### Dataset extract

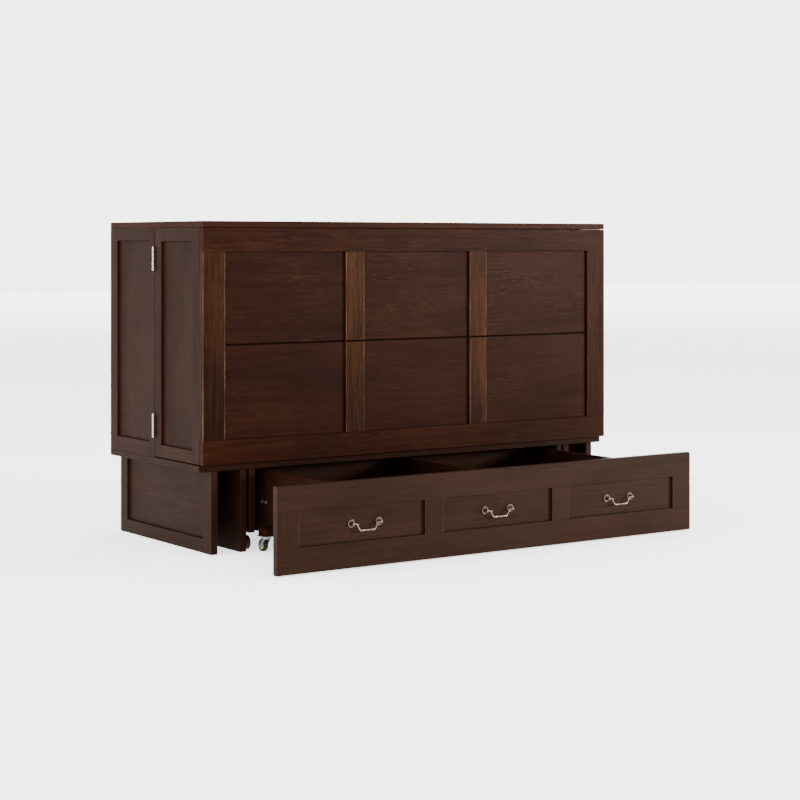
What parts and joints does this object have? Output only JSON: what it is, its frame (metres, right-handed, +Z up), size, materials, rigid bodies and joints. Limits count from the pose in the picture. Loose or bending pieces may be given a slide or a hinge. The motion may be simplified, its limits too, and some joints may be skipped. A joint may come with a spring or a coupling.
{
  "type": "murphy cabinet bed",
  "caption": "Closed walnut cabinet bed: dropping front panel, lifting lid, side doors, folded mattress, and a full-width storage drawer on casters pulled open.",
  "frame": {"origin": "on the floor under the middle of the whole object with its drawer open", "axes": "+X to the right seen from the front, +Y towards the wall behind, +Z up"},
  "size_m": [1.644, 1.1, 1.04],
  "materials": {
    "walnut_side": "dark walnut stain, satin lacquer, grain upright",
    "walnut_front": "dark walnut stain, satin lacquer, grain level",
    "walnut_lid": "dark walnut stain, satin lacquer",
    "walnut_panel": "dark walnut stain, satin lacquer",
    "walnut_drawer": "walnut stain, satin lacquer",
    "plywood": "clear lacquered plywood",
    "ticking": "quilted mattress cover",
    "antique_brass": "pale antique finish",
    "nickel": "satin nickel",
    "zinc": "zinc plated",
    "tread": "black tread on a green core",
    "glide": "dark plastic"
  },
  "bodies": {
    "cabinet": {"back_panel": "walnut_panel", "back_top_rail": "walnut_lid", "lid_hinge_lower_leaves": "nickel", "deck_board": "walnut_front", "deck_slats": "plywood", "rear_side_frames": "walnut_side", "rear_side_panels": "walnut_panel", "base_side_frames": "walnut_side", "base_side_panels": "walnut_panel", "base_inner_panels": "walnut_panel", "base_back_panel": "walnut_panel", "guide_battens": "walnut_side", "base_glides": "glide", "door_hinge_fixed_leaves": "nickel", "front_hinge_deck_leaf": "zinc", "mattress_head": "ticking", "mattress_middle": "ticking", "mattress_foot": "ticking"},
    "lid": {"lid": "walnut_lid", "lid_hinge_upper_leaves": "nickel"},
    "door_left": {"door_frame_left": "walnut_side", "door_panel_left": "walnut_panel", "door_hinge_leaves_left": "nickel"},
    "door_right": {"door_frame_right": "walnut_side", "door_panel_right": "walnut_panel", "door_hinge_leaves_right": "nickel"},
    "front": {"front_top_rail": "walnut_front", "front_bottom_rail": "walnut_front", "front_outer_stiles": "walnut_front", "front_mid_stiles": "walnut_front", "front_infill_left": "walnut_front", "front_infill_center": "walnut_front", "front_infill_right": "walnut_front", "front_hinge_panel_leaf": "zinc", "foot_deck_panel": "plywood", "foot_deck_hinges": "zinc"},
    "leg_left": {"foot_leg_left": "walnut_side"},
    "leg_right": {"foot_leg_right": "walnut_side"},
    "drawer": {"drawer_front_rails": "walnut_drawer", "drawer_front_stiles": "walnut_drawer", "drawer_front_infills": "walnut_drawer", "drawer_sides": "walnut_drawer", "drawer_back": "walnut_drawer", "drawer_bottom": "walnut_panel", "drawer_divider": "walnut_drawer", "drawer_bolts": "nickel", "caster_plates": "zinc", "handle_rosettes": "antique_brass", "handle_posts": "antique_brass"},
    "bail_left": {"handle_bail_left": "antique_brass"},
    "bail_center": {"handle_bail_center": "antique_brass"},
    "bail_right": {"handle_bail_right": "antique_brass"},
    "fork_front_left": {"caster_fork_front_left": "zinc"},
    "wheel_front_left": {"caster_wheel_front_left": "tread"},
    "fork_front_right": {"caster_fork_front_right": "zinc"},
    "wheel_front_right": {"caster_wheel_front_right": "tread"},
    "fork_rear_left": {"caster_fork_rear_left": "zinc"},
    "wheel_rear_left": {"caster_wheel_rear_left": "tread"},
    "fork_rear_right": {"caster_fork_rear_right": "zinc"},
    "wheel_rear_right": {"caster_wheel_rear_right": "tread"}
  },
  "joints": [
    {"name": "lid_lift", "type": "hinge", "parent": "cabinet", "child": "lid", "pos_m": [0, 0.5468, 1.02], "axis": [-1, 0, 0], "range_deg": [0, 90]},
    {"name": "front_drop", "type": "hinge", "parent": "cabinet", "child": "front", "pos_m": [0, -0.078, 0.2855], "axis": [1, 0, 0], "range_deg": [0, 90]},
    {"name": "door_left_swing", "type": "hinge", "parent": "cabinet", "child": "door_left", "pos_m": [-0.8176, 0.2235, 0.65], "axis": [0, 0, -1], "range_deg": [0, 175]},
    {"name": "door_right_swing", "type": "hinge", "parent": "cabinet", "child": "door_right", "pos_m": [0.8176, 0.2235, 0.65], "axis": [0, 0, 1], "range_deg": [0, 175]},
    {"name": "leg_left_fold", "type": "hinge", "parent": "front", "child": "leg_left", "pos_m": [-0.77675, -0.0674, 0.33], "axis": [-1, 0, 0], "range_deg": [0, 90]},
    {"name": "leg_right_fold", "type": "hinge", "parent": "front", "child": "leg_right", "pos_m": [0.77675, -0.0674, 0.33], "axis": [-1, 0, 0], "range_deg": [0, 90]},
    {"name": "drawer_slide", "type": "slide", "parent": "cabinet", "child": "drawer", "axis": [0, -1, 0], "range_m": [-0.4436, 0.04]},
    {"name": "bail_left_swing", "type": "hinge", "parent": "drawer", "child": "bail_left", "pos_m": [-0.5, -0.545, 0.135], "axis": [-1, 0, 0], "range_deg": [-15, 90]},
    {"name": "bail_center_swing", "type": "hinge", "parent": "drawer", "child": "bail_center", "pos_m": [0, -0.545, 0.135], "axis": [-1, 0, 0], "range_deg": [-15, 90]},
    {"name": "bail_right_swing", "type": "hinge", "parent": "drawer", "child": "bail_right", "pos_m": [0.5, -0.545, 0.135], "axis": [-1, 0, 0], "range_deg": [-15, 90]},
    {"name": "caster_front_left_swivel", "type": "hinge", "parent": "drawer", "child": "fork_front_left", "pos_m": [-0.597, -0.405, 0.044], "axis": [0, 0, 1], "continuous": true},
    {"name": "caster_front_left_roll", "type": "hinge", "parent": "fork_front_left", "child": "wheel_front_left", "pos_m": [-0.597, -0.385, 0.02], "axis": [1, 0, 0], "continuous": true},
    {"name": "caster_front_right_swivel", "type": "hinge", "parent": "drawer", "child": "fork_front_right", "pos_m": [0.597, -0.405, 0.044], "axis": [0, 0, 1], "continuous": true},
    {"name": "caster_front_right_roll", "type": "hinge", "parent": "fork_front_right", "child": "wheel_front_right", "pos_m": [0.597, -0.385, 0.02], "axis": [1, 0, 0], "continuous": true},
    {"name": "caster_rear_left_swivel", "type": "hinge", "parent": "drawer", "child": "fork_rear_left", "pos_m": [-0.597, -0.118, 0.044], "axis": [0, 0, 1], "continuous": true},
    {"name": "caster_rear_left_roll", "type": "hinge", "parent": "fork_rear_left", "child": "wheel_rear_left", "pos_m": [-0.597, -0.098, 0.02], "axis": [1, 0, 0], "continuous": true},
    {"name": "caster_rear_right_swivel", "type": "hinge", "parent": "drawer", "child": "fork_rear_right", "pos_m": [0.597, -0.118, 0.044], "axis": [0, 0, 1], "continuous": true},
    {"name": "caster_rear_right_roll", "type": "hinge", "parent": "fork_rear_right", "child": "wheel_rear_right", "pos_m": [0.597, -0.098, 0.02], "axis": [1, 0, 0], "continuous": true}
  ]
}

######

Set exercise: Give back each line above precisely as it stands.

Answer to the problem:
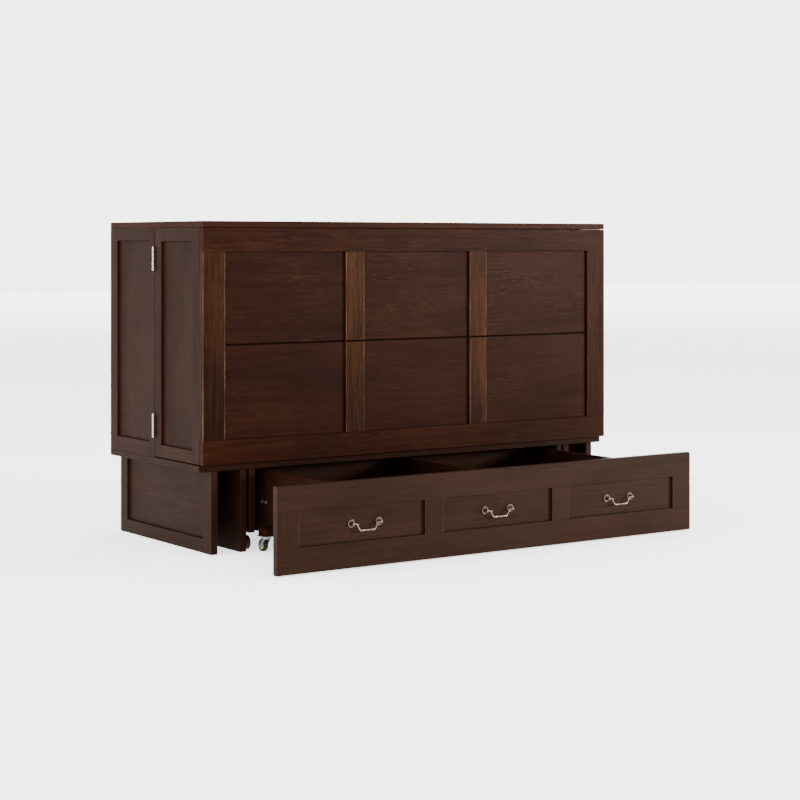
What parts and joints does this object have? Output only JSON: what it is, its frame (metres, right-handed, +Z up), size, materials, rigid bodies and joints. Limits count from the pose in the picture. Loose or bending pieces may be given a slide or a hinge. The motion may be simplified, its limits too, and some joints may be skipped. A joint may come with a spring or a coupling.
{
  "type": "murphy cabinet bed",
  "caption": "Closed walnut cabinet bed: dropping front panel, lifting lid, side doors, folded mattress, and a full-width storage drawer on casters pulled open.",
  "frame": {"origin": "on the floor under the middle of the whole object with its drawer open", "axes": "+X to the right seen from the front, +Y towards the wall behind, +Z up"},
  "size_m": [1.644, 1.1, 1.04],
  "materials": {
    "walnut_side": "dark walnut stain, satin lacquer, grain upright",
    "walnut_front": "dark walnut stain, satin lacquer, grain level",
    "walnut_lid": "dark walnut stain, satin lacquer",
    "walnut_panel": "dark walnut stain, satin lacquer",
    "walnut_drawer": "walnut stain, satin lacquer",
    "plywood": "clear lacquered plywood",
    "ticking": "quilted mattress cover",
    "antique_brass": "pale antique finish",
    "nickel": "satin nickel",
    "zinc": "zinc plated",
    "tread": "black tread on a green core",
    "glide": "dark plastic"
  },
  "bodies": {
    "cabinet": {"back_panel": "walnut_panel", "back_top_rail": "walnut_lid", "lid_hinge_lower_leaves": "nickel", "deck_board": "walnut_front", "deck_slats": "plywood", "rear_side_frames": "walnut_side", "rear_side_panels": "walnut_panel", "base_side_frames": "walnut_side", "base_side_panels": "walnut_panel", "base_inner_panels": "walnut_panel", "base_back_panel": "walnut_panel", "guide_battens": "walnut_side", "base_glides": "glide", "door_hinge_fixed_leaves": "nickel", "front_hinge_deck_leaf": "zinc", "mattress_head": "ticking", "mattress_middle": "ticking", "mattress_foot": "ticking"},
    "lid": {"lid": "walnut_lid", "lid_hinge_upper_leaves": "nickel"},
    "door_left": {"door_frame_left": "walnut_side", "door_panel_left": "walnut_panel", "door_hinge_leaves_left": "nickel"},
    "door_right": {"door_frame_right": "walnut_side", "door_panel_right": "walnut_panel", "door_hinge_leaves_right": "nickel"},
    "front": {"front_top_rail": "walnut_front", "front_bottom_rail": "walnut_front", "front_outer_stiles": "walnut_front", "front_mid_stiles": "walnut_front", "front_infill_left": "walnut_front", "front_infill_center": "walnut_front", "front_infill_right": "walnut_front", "front_hinge_panel_leaf": "zinc", "foot_deck_panel": "plywood", "foot_deck_hinges": "zinc"},
    "leg_left": {"foot_leg_left": "walnut_side"},
    "leg_right": {"foot_leg_right": "walnut_side"},
    "drawer": {"drawer_front_rails": "walnut_drawer", "drawer_front_stiles": "walnut_drawer", "drawer_front_infills": "walnut_drawer", "drawer_sides": "walnut_drawer", "drawer_back": "walnut_drawer", "drawer_bottom": "walnut_panel", "drawer_divider": "walnut_drawer", "drawer_bolts": "nickel", "caster_plates": "zinc", "handle_rosettes": "antique_brass", "handle_posts": "antique_brass"},
    "bail_left": {"handle_bail_left": "antique_brass"},
    "bail_center": {"handle_bail_center": "antique_brass"},
    "bail_right": {"handle_bail_right": "antique_brass"},
    "fork_front_left": {"caster_fork_front_left": "zinc"},
    "wheel_front_left": {"caster_wheel_front_left": "tread"},
    "fork_front_right": {"caster_fork_front_right": "zinc"},
    "wheel_front_right": {"caster_wheel_front_right": "tread"},
    "fork_rear_left": {"caster_fork_rear_left": "zinc"},
    "wheel_rear_left": {"caster_wheel_rear_left": "tread"},
    "fork_rear_right": {"caster_fork_rear_right": "zinc"},
    "wheel_rear_right": {"caster_wheel_rear_right": "tread"}
  },
  "joints": [
    {"name": "lid_lift", "type": "hinge", "parent": "cabinet", "child": "lid", "pos_m": [0, 0.5468, 1.02], "axis": [-1, 0, 0], "range_deg": [0, 90]},
    {"name": "front_drop", "type": "hinge", "parent": "cabinet", "child": "front", "pos_m": [0, -0.078, 0.2855], "axis": [1, 0, 0], "range_deg": [0, 90]},
    {"name": "door_left_swing", "type": "hinge", "parent": "cabinet", "child": "door_left", "pos_m": [-0.8176, 0.2235, 0.65], "axis": [0, 0, -1], "range_deg": [0, 175]},
    {"name": "door_right_swing", "type": "hinge", "parent": "cabinet", "child": "door_right", "pos_m": [0.8176, 0.2235, 0.65], "axis": [0, 0, 1], "range_deg": [0, 175]},
    {"name": "leg_left_fold", "type": "hinge", "parent": "front", "child": "leg_left", "pos_m": [-0.77675, -0.0674, 0.33], "axis": [-1, 0, 0], "range_deg": [0, 90]},
    {"name": "leg_right_fold", "type": "hinge", "parent": "front", "child": "leg_right", "pos_m": [0.77675, -0.0674, 0.33], "axis": [-1, 0, 0], "range_deg": [0, 90]},
    {"name": "drawer_slide", "type": "slide", "parent": "cabinet", "child": "drawer", "axis": [0, -1, 0], "range_m": [-0.4436, 0.04]},
    {"name": "bail_left_swing", "type": "hinge", "parent": "drawer", "child": "bail_left", "pos_m": [-0.5, -0.545, 0.135], "axis": [-1, 0, 0], "range_deg": [-15, 90]},
    {"name": "bail_center_swing", "type": "hinge", "parent": "drawer", "child": "bail_center", "pos_m": [0, -0.545, 0.135], "axis": [-1, 0, 0], "range_deg": [-15, 90]},
    {"name": "bail_right_swing", "type": "hinge", "parent": "drawer", "child": "bail_right", "pos_m": [0.5, -0.545, 0.135], "axis": [-1, 0, 0], "range_deg": [-15, 90]},
    {"name": "caster_front_left_swivel", "type": "hinge", "parent": "drawer", "child": "fork_front_left", "pos_m": [-0.597, -0.405, 0.044], "axis": [0, 0, 1], "continuous": true},
    {"name": "caster_front_left_roll", "type": "hinge", "parent": "fork_front_left", "child": "wheel_front_left", "pos_m": [-0.597, -0.385, 0.02], "axis": [1, 0, 0], "continuous": true},
    {"name": "caster_front_right_swivel", "type": "hinge", "parent": "drawer", "child": "fork_front_right", "pos_m": [0.597, -0.405, 0.044], "axis": [0, 0, 1], "continuous": true},
    {"name": "caster_front_right_roll", "type": "hinge", "parent": "fork_front_right", "child": "wheel_front_right", "pos_m": [0.597, -0.385, 0.02], "axis": [1, 0, 0], "continuous": true},
    {"name": "caster_rear_left_swivel", "type": "hinge", "parent": "drawer", "child": "fork_rear_left", "pos_m": [-0.597, -0.118, 0.044], "axis": [0, 0, 1], "continuous": true},
    {"name": "caster_rear_left_roll", "type": "hinge", "parent": "fork_rear_left", "child": "wheel_rear_left", "pos_m": [-0.597, -0.098, 0.02], "axis": [1, 0, 0], "continuous": true},
    {"name": "caster_rear_right_swivel", "type": "hinge", "parent": "drawer", "child": "fork_rear_right", "pos_m": [0.597, -0.118, 0.044], "axis": [0, 0, 1], "continuous": true},
    {"name": "caster_rear_right_roll", "type": "hinge", "parent": "fork_rear_right", "child": "wheel_rear_right", "pos_m": [0.597, -0.098, 0.02], "axis": [1, 0, 0], "continuous": true}
  ]
}